Poi il ricordo della sua ex moglie Angela Figliè e della loro (burrascosa) storia d’amore: «Mi ha massacrato», confida. Ma a suo modo «è stata fonte di ispirazione – continua -. Ora vorrebbe i diritti di autore. È stato un grande amore. Ed è stato un inferno», afferma. A colpire Zucchero all’epoca dell’incontro con la madre delle sue figlie più grandi fu «la malinconia dei suoi occhi. Non sono mai riuscito a capirla, neanche adesso. Impenetrabile. Durissima. Mi sono sposato a 23 anni, lei era ancora più giovane. Mi aveva lasciato il giorno prima che partissi per il Forte Village, in Sardegna, dove dovevo suonare per un mese. Le telefonavo e non rispondeva mai. Al ritorno con la 128 scassata di mio padre andai ad aspettarla fuori dal negozio dove lavorava, e le chiesi di sposarmi. Lei rispose di sì. Fino a quando una notte mi disse: “Ti lascio, non ti amo più”. Ma non so se mi abbia mai amato davvero, di sicuro “ti amo” non me l’ha mai detto, e neanche “ti voglio bene”. Mai. E la mia presunzione era farla sorridere, renderla felice», racconta il cantante che aggiunge: «Volevo prenderle una casa vicino a sua madre, e mi indebitai di 500 milioni. Così scivolai nella depressione. Non sapevo dove prendere il denaro, dovevo pagare 50 milioni ogni sei mesi; la prima rata me l’aveva garantita un impresario, in cambio di una tournée al Sud. Vado a Roma a ritirare i soldi, e mi dice che non ci sono. Mancano quattro giorni alla scadenza, se non pago ci portano via la casa. E nel frattempo era arrivata la seconda figlia».


La depressione

«Ero davvero depresso. Leggevo Bukowski perché almeno lui stava peggio di me. Scrivo Miserere e penso che per cantarla ci vuole un tenore», ovvero Pavarotti, sottolinea Zucchero. «Telefono a Pavarotti a casa a Modena, e mi risponde sua figlia, che è una mia fan. Così Luciano mi fa, con la voce impostata: “Ciccio, sei bravo, ti seguo, vieni domani a casa mia, che pranziamo e giochiamo a briscola!”», racconta. Poi l’incontro: «Io preparo tre musicassette di Miserere, cantata da Bocelli. Era febbraio, c’era il camino acceso. Verso le 4 tento il colpo, ma Pavarotti mi dice che non può. E io: “questa canzone la puoi cantare solo tu; se non vuoi cantarla, io la brucio. E la butto nel caminetto”. Luciano ci rimane malissimo, così accetta. Mi mostra l’agenda e nell’unico giorno dell’anno rimasto libero, il 19 agosto, segna a matita: Zucchero. Pavarotti&Friends, tutto il lato pop di Luciano, iniziò così».
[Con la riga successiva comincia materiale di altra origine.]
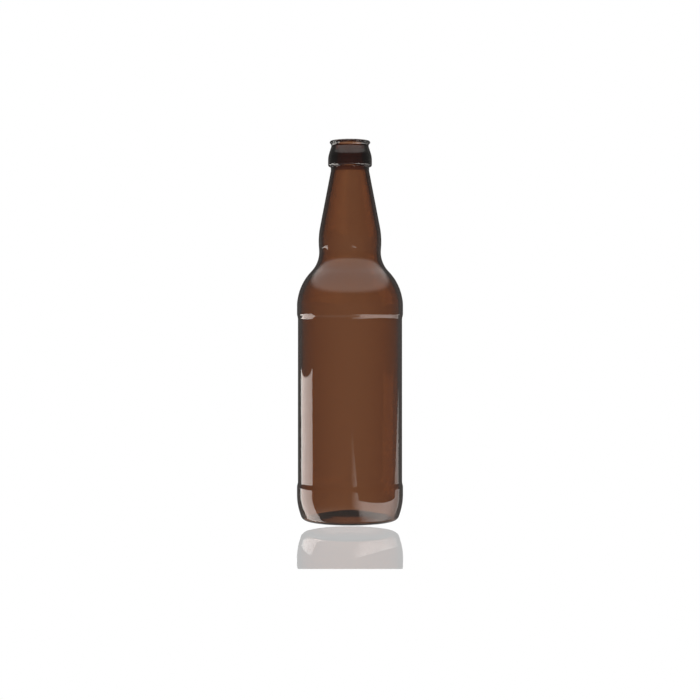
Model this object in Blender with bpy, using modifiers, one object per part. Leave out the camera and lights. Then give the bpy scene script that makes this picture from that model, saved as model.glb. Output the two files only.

Nonostante i successi, la depressione era ancora presente: «Volevo farmi fuori. Stavo malissimo. Attacchi di panico fortissimi, cose che non auguro a nessuno. Prendevo il Prozac ma non sentivo più niente. Dopo “Oro incenso e birra” mi chiamarono prima al Freddie Mercury Tribute, poi Sting, insomma mi sono capitate cose bellissime, ma non me le sono godute. Ero al massimo del successo e non volevo più salire sul palco, non volevo fare la tournée di Miserere: sedici concerti negli stadi», racconta il musicista che confida, inoltre, di essere stato «l’unico rocker ad andare in tournée con lo psichiatra al seguito. Mi dissero: “Lui ti da la pasticca, e tu suoni”. Se no? “Se no ti ricoveriamo all’ospedale psichiatrico di Pisa, e devi restarci un mese, perché se annulliamo la tournée faranno i controlli”», conclude.